» GIVEN REQUEST
The lines below are to be quoted exactly, from the first through the one that contains "flare_end = 0.12; // [0.05:0.01:0.3]".

» DATA
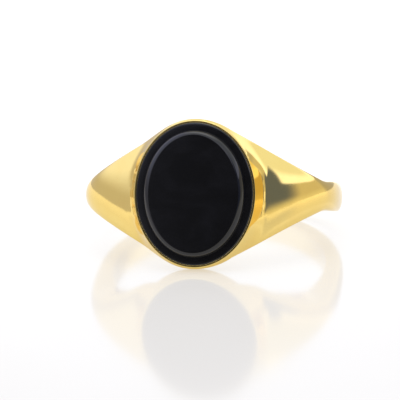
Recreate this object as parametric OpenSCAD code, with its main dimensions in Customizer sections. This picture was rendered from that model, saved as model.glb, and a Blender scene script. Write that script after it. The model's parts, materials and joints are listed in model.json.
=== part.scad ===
/* [Finger and shank] */
// Inside diameter of the finger hole
finger_d = 19.4; // [16:0.1:22]
// Metal between the finger hole and the outside of the hoop
shank_wall = 1.55; // [1.45:0.05:2.2]
// Width of the hoop along the finger
shank_width = 2.6; // [2.2:0.1:3]
// How far the hoop's outside rounds over towards its edges
shank_crown = 0.5; // [0.4:0.05:1]

/* [Head and shoulders] */
// Thickness of gold left under the middle of the stone's seat
floor_t = 0.6; // [0.5:0.05:0.7]
// How full the shoulders are: 2 is a plain ellipse, more is squarer
shoulder_fullness = 3.3; // [2.6:0.1:3.6]
// Height of the shoulder line over the finger axis, carried through to the middle of the head
shoulder_h = 10.5; // [10.5:0.05:10.8]
// Fall of the shoulders' width per millimetre sideways, seen from the front
shoulder_taper = 0.57; // [0.5:0.01:0.6]
// How far the shoulders round over towards their edges
shoulder_crown = 0.75; // [0.4:0.05:0.9]
// How far the sides of the head slope in from its rim to the finger hole
head_undercut = 0.8; // [0.2:0.1:1.2]
// Thickness of the solder in each of the two seams between head and shank
solder_t = 0.1; // [0.05:0.01:0.2]

/* [Collar] */
// Height of the collar from its seat to its rim
collar_h = 1.25; // [1.1:0.05:1.6]
// Thickness of the collar's lip
lip_t = 0.2; // [0.12:0.02:0.3]
// How far the lip is rubbed over the stone's edge
lip_over = 0.08; // [0.05:0.01:0.12]
// How much wider the collar is at its foot than at its rim, to each side
flare_side = 0.5; // [0.2:0.05:0.6]
// The same at the ends of the oval
flare_end = 0.12; // [0.05:0.01:0.3]

/* [Stone] */
// Width of the stone across the finger
stone_w = 10; // [8:0.5:10]
// Length of the stone along the finger
stone_l = 12; // [10:0.5:12]
// Height of the stone's table over the collar's rim
table_rise = 0.7; // [0.5:0.05:1]
// Height of the flat ledge round the table over the rim
ledge_rise = 0.05; // [0.03:0.01:0.15]
// Width of the ledge, in from the stone's edge
ledge_w = 0.75; // [0.5:0.05:1]
// How much of that width slopes down under the collar's lip
edge_bevel = 0.16; // [0.14:0.01:0.3]
// Width of the rounded bevel from the ledge up to the table, at the stone's sides
bevel_side = 0.52; // [0.3:0.02:0.8]
// The same at the ends of the stone
bevel_end = 0.38; // [0.3:0.02:0.8]
// Width of the ring that the stone sits on
bearer_w = 0.5; // [0.4:0.05:0.8]
// Height of the ring that the stone sits on
bearer_h = 0.5; // [0.35:0.05:0.6]

/* [Hidden] */

bore_r = finger_d / 2;
seat_h = bore_r + floor_t;
rim_h = seat_h + collar_h;

// Angle taken up by the solder in a seam
seam_span = solder_t / bore_r * 180 / PI;
// How far under the collar's rim the stone's upright edge ends
girdle_drop = 0.11;
girdle_h = rim_h - girdle_drop;

// Half sizes of the ovals, [across the finger, along it]
stone_oval = [stone_w / 2, stone_l / 2];
rim_oval = stone_oval + [lip_t, lip_t] / 2;
foot_oval = rim_oval + [flare_side, flare_end];

// Where the shoulders' edge, seen from the front, leaves the collar's foot as a tangent
tangent_ratio = shoulder_taper * pow(foot_oval[0] / foot_oval[1], 2);
tangent_z = foot_oval[1] / sqrt(1 + pow(tangent_ratio * foot_oval[1] / foot_oval[0], 2));
tangent_x = tangent_ratio * tangent_z;

// The hoop's outside is half an ellipse, shank_crown high and shank_edge to each side
shank_r = bore_r + shank_wall;
shank_edge = shank_width / 2;
shank_centre = shank_r - shank_crown;

// Comfort chamfer on the edges of the finger hole
comfort = 0.2;
// The loft starts this far inside the finger hole, which is drilled afterwards
drill_margin = 0.4;
// How far the tools that cut a recess or a hole reach past it
cut_margin = 1;
// The head's edge starts this far above the collar's seat, which is then cut flat
head_margin = 0.1;
// Angles from the middle of the head where its section has come to the shoulders' roundness, and
// where that starts to run into the hoop's
crown_front = 25;
crown_side = 40;
// Sideways distance where the shoulders' straight edges start to run into the hoop's
taper_from = 9.6;
// How far outside the rim, as a share of its size, the shoulders start to climb to it
sweep_reach = 0.2;
// Distance from the middle plane over which they come to climb all the way
sweep_width = 1.9;
// The climb stops this far under the rim
sweep_gap = 0.04;

// The ring lies on its side, on the foot of the collar and the rounded back of the hoop. The
// tangent of its tilt is the root of a quadratic, which puts both of them at one height.
rest_span = seat_h + shank_centre;
rest_square = pow(rest_span, 2) - pow(shank_crown, 2);
rest_half = rest_span * foot_oval[1];
rest_constant = pow(foot_oval[1], 2) - pow(shank_edge, 2);
rest_tilt = atan((rest_half - sqrt(pow(rest_half, 2) - rest_square * rest_constant)) / rest_square);

// Sides of every oval, steps across the hoop and the shoulders, degrees between the head's
// sections and steps up the stone's rounded bevel
oval_sides = 96;
crown_points = 16;
section_step = 5;
bevel_steps = 4;

function mix(a, b, t) = a + (b - a) * t;
// Height of the ledge's sloping edge at distance d in from the stone's edge
function bevel_h(d) = mix(girdle_h, rim_h + ledge_rise, d / edge_bevel);
function ease(t) = let (s = min(max(t, 0), 1)) s * s * (3 - 2 * s);

// The head's outside on its middle plane, at angle a from the middle of the head, as [sideways
// distance, height over the finger axis]: a squared ellipse, which meets the hoop at 90 degrees
function outline(a) =
    [sin(a), cos(a)] / pow(
        pow(abs(sin(a)) / shank_r, shoulder_fullness) + pow(cos(a) / shoulder_h, shoulder_fullness),
        1 / shoulder_fullness
    );

// Direction straight out of that outline at its point p
function outward(p) =
    let (n = [
        sign(p[0]) * pow(abs(p[0]) / shank_r, shoulder_fullness - 1) / shank_r,
        pow(p[1] / shoulder_h, shoulder_fullness - 1) / shoulder_h,
    ]) n / norm(n);

// Half width of the head along the finger, seen from the front at sideways distance x
function half_width(x) =
    x < tangent_x
        ? foot_oval[1] * sqrt(1 - pow(x / foot_oval[0], 2))
        : let (straight = tangent_z - shoulder_taper * (x - tangent_x))
            mix(straight, shank_edge, ease((x - taper_from) / (shank_centre - taper_from)));

// How far the section at angle a rounds over towards its edges. Under the collar it stays high
// enough for the collar's foot.
function crown(a) =
    abs(a) < crown_side
        ? mix(shoulder_h - seat_h - head_margin, shoulder_crown, ease(abs(a) / crown_front))
        : mix(shoulder_crown, shank_crown, ease((abs(a) - crown_side) / (90 - crown_side)));

// Share of the way from the plain shoulder up to the collar's rim, at sideways distance x and
// distance z from the middle plane. The middle stays low, which leaves the collar's wall bare.
function sweep(x, z) =
    let (out = (norm([x / rim_oval[0], z / rim_oval[1]]) - 1) / sweep_reach)
        pow(1 - min(max(out, 0), 1), 2) * (1 - exp(-pow(z / sweep_width, 4)));

// A point of the outside, at distance z from the middle plane, where the outline's point is p
// and the section has rounded over by fall. Each point is [sideways, towards the back, up].
function skin(p, fall, z) =
    let (
        q = p - fall * outward(p),
        lift = max(rim_h - sweep_gap - q[1], 0) * sweep(q[0], z)
    ) [q[0], -q[1] - lift, z];

// One cross-section of the ring at angle a
function section(a) =
    let (
        p = outline(a),
        edge = p - crown(a) * outward(p),
        w = half_width(abs(edge[0])),
        inner = w - head_undercut * ease((w - shank_edge) / (foot_oval[1] - shank_edge)),
        side = [
            for (s = [[bore_r - drill_margin, inner - comfort - drill_margin], [bore_r + comfort, inner]])
                [s[0] * sin(a), -s[0] * cos(a), s[1]]
        ]
    ) concat(
        side,
        [for (i = [0:crown_points]) let (t = 90 - 180 * i / crown_points)
            skin(p, crown(a) * (1 - cos(t)), w * sin(t))],
        [for (i = [1:-1:0]) [side[i][0], side[i][1], -side[i][2]]]
    );

// A solid from a list of loops with the same number of points, closed with a cap at each end
module loft(loops) {
    n = len(loops[0]);
    last = len(loops) - 1;
    polyhedron(
        points = [for (loop = loops) each loop],
        faces = concat(
            [[for (i = [0:n - 1]) i]],
            [for (k = [0:last - 1], i = [0:n - 1]) let (j = (i + 1) % n)
                each [
                    [k * n + i, (k + 1) * n + i, (k + 1) * n + j],
                    [k * n + i, (k + 1) * n + j, k * n + j],
                ]],
            [[for (i = [n - 1:-1:0]) last * n + i]]
        )
    );
}

// The head and both shoulders, before the finger hole is drilled
module shoulders() {
    steps = round(180 / section_step);
    loft([for (k = [0:steps]) section(180 * k / steps - 90)]);
}

// The hoop's section, flat inside and gently rounded outside, turned through an angle from +X
module hoop(angle) {
    rotate_extrude(angle = angle, $fn = 180)
        polygon(concat(
            [[bore_r, -shank_edge + comfort], [bore_r + comfort, -shank_edge]],
            [for (i = [0:crown_points]) let (t = 180 * i / crown_points - 90)
                [shank_centre + shank_crown * cos(t), shank_edge * sin(t)]],
            [[bore_r + comfort, shank_edge], [bore_r, shank_edge - comfort]]
        ));
}

// Ovals stacked outwards from the finger: each level is [half sizes, height]
function oval(level) =
    [for (i = [0:oval_sides - 1]) let (t = 360 * i / oval_sides)
        [level[0][0] * cos(t), -level[1], level[0][1] * sin(t)]];

module ovals(levels) {
    loft([for (level = levels) oval(level)]);
}

module finger_hole() {
    cylinder(r = bore_r, h = 3 * foot_oval[1], center = true, $fn = 128);
}

// The collar filled in, as the recess it stands in, open upwards
module collar_recess() {
    clear = rim_h + cut_margin;
    ovals([[foot_oval, seat_h], [rim_oval, rim_h], [rim_oval, clear]]);
    translate([-tangent_x, -clear, -foot_oval[1] - cut_margin])
        cube([2 * tangent_x, clear - seat_h, 2 * (foot_oval[1] + cut_margin)]);
}

module lie_down() {
    rotate([-rest_tilt, 0, 0])
        children();
}

module shank() {
    color("gold")
        lie_down()
            rotate([0, 0, seam_span])
                hoop(180 - 2 * seam_span);
}

module head() {
    color("gold")
        lie_down()
            difference() {
                shoulders();
                finger_hole();
                collar_recess();
            }
}

module shank_solder() {
    color("goldenrod")
        lie_down()
            for (from = [0, 180 - seam_span])
                rotate([0, 0, from])
                    hoop(seam_span);
}

module bezel_collar() {
    lip_oval = stone_oval - [lip_over, lip_over];
    color("gold")
        lie_down()
            difference() {
                ovals([[foot_oval, seat_h], [rim_oval, rim_h]]);
                ovals([
                    [stone_oval, seat_h - cut_margin],
                    [stone_oval, girdle_h],
                    [lip_oval, bevel_h(lip_over)],
                    [lip_oval, rim_h + cut_margin],
                ]);
            }
}

module stone_bearer() {
    bed_oval = stone_oval - [bearer_w, bearer_w];
    color("gold")
        lie_down()
            difference() {
                ovals([[stone_oval, seat_h], [stone_oval, seat_h + bearer_h]]);
                ovals([[bed_oval, seat_h - cut_margin], [bed_oval, rim_h]]);
            }
}

module setting_cement() {
    bed_oval = stone_oval - [bearer_w, bearer_w];
    color("dimgray")
        lie_down()
            ovals([[bed_oval, seat_h], [bed_oval, seat_h + bearer_h]]);
}

module onyx_stone() {
    edge_oval = stone_oval - [edge_bevel, edge_bevel];
    ledge_oval = stone_oval - [ledge_w, ledge_w];
    table_oval = ledge_oval - [bevel_side, bevel_end];
    color("black")
        lie_down()
            ovals([
                [stone_oval, seat_h + bearer_h],
                [stone_oval, girdle_h],
                [edge_oval, rim_h + ledge_rise],
                for (i = [0:bevel_steps]) let (t = 90 * i / bevel_steps)
                    [mix(ledge_oval, table_oval, 1 - cos(t)), rim_h + mix(ledge_rise, table_rise, sin(t))],
            ]);
}

shank();
head();
shank_solder();
bezel_collar();
stone_bearer();
setting_cement();
onyx_stone();
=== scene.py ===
"""Looks of the signet ring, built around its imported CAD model.

Every length is in metres. The ring's own frame has the finger hole's axis as Z, and the head
towards -Y; at rest that frame leans back about X, because the ring lies on its side.
"""

import json
import math

import bpy
import numpy as np
from mathutils import Matrix, Vector


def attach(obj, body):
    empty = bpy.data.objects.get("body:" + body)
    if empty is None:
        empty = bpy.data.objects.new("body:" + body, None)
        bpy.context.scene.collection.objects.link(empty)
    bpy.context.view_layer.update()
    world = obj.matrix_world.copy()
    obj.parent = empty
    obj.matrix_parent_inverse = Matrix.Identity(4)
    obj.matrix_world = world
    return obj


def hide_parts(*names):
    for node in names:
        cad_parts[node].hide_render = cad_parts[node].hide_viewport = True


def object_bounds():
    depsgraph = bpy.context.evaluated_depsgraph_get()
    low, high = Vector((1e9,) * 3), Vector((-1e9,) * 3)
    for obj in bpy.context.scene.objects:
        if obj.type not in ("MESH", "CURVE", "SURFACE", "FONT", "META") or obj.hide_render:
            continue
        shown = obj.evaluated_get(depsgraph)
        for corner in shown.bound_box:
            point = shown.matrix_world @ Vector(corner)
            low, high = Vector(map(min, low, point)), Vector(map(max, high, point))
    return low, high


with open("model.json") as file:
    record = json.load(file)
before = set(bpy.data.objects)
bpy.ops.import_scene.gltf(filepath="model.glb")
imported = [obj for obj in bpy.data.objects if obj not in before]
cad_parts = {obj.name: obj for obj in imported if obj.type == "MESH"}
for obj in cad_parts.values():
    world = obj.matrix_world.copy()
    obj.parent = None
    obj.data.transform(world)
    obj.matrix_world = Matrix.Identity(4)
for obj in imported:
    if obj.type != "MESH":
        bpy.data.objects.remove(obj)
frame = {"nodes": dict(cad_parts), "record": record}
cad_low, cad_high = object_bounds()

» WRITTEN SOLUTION
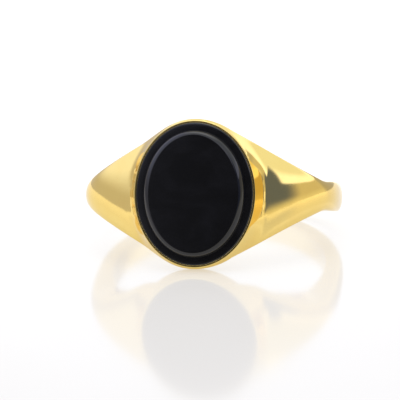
Recreate this object as parametric OpenSCAD code, with its main dimensions in Customizer sections. This picture was rendered from that model, saved as model.glb, and a Blender scene script. Write that script after it. The model's parts, materials and joints are listed in model.json.
=== part.scad ===
/* [Finger and shank] */
// Inside diameter of the finger hole
finger_d = 19.4; // [16:0.1:22]
// Metal between the finger hole and the outside of the hoop
shank_wall = 1.55; // [1.45:0.05:2.2]
// Width of the hoop along the finger
shank_width = 2.6; // [2.2:0.1:3]
// How far the hoop's outside rounds over towards its edges
shank_crown = 0.5; // [0.4:0.05:1]

/* [Head and shoulders] */
// Thickness of gold left under the middle of the stone's seat
floor_t = 0.6; // [0.5:0.05:0.7]
// How full the shoulders are: 2 is a plain ellipse, more is squarer
shoulder_fullness = 3.3; // [2.6:0.1:3.6]
// Height of the shoulder line over the finger axis, carried through to the middle of the head
shoulder_h = 10.5; // [10.5:0.05:10.8]
// Fall of the shoulders' width per millimetre sideways, seen from the front
shoulder_taper = 0.57; // [0.5:0.01:0.6]
// How far the shoulders round over towards their edges
shoulder_crown = 0.75; // [0.4:0.05:0.9]
// How far the sides of the head slope in from its rim to the finger hole
head_undercut = 0.8; // [0.2:0.1:1.2]
// Thickness of the solder in each of the two seams between head and shank
solder_t = 0.1; // [0.05:0.01:0.2]

/* [Collar] */
// Height of the collar from its seat to its rim
collar_h = 1.25; // [1.1:0.05:1.6]
// Thickness of the collar's lip
lip_t = 0.2; // [0.12:0.02:0.3]
// How far the lip is rubbed over the stone's edge
lip_over = 0.08; // [0.05:0.01:0.12]
// How much wider the collar is at its foot than at its rim, to each side
flare_side = 0.5; // [0.2:0.05:0.6]
// The same at the ends of the oval
flare_end = 0.12; // [0.05:0.01:0.3]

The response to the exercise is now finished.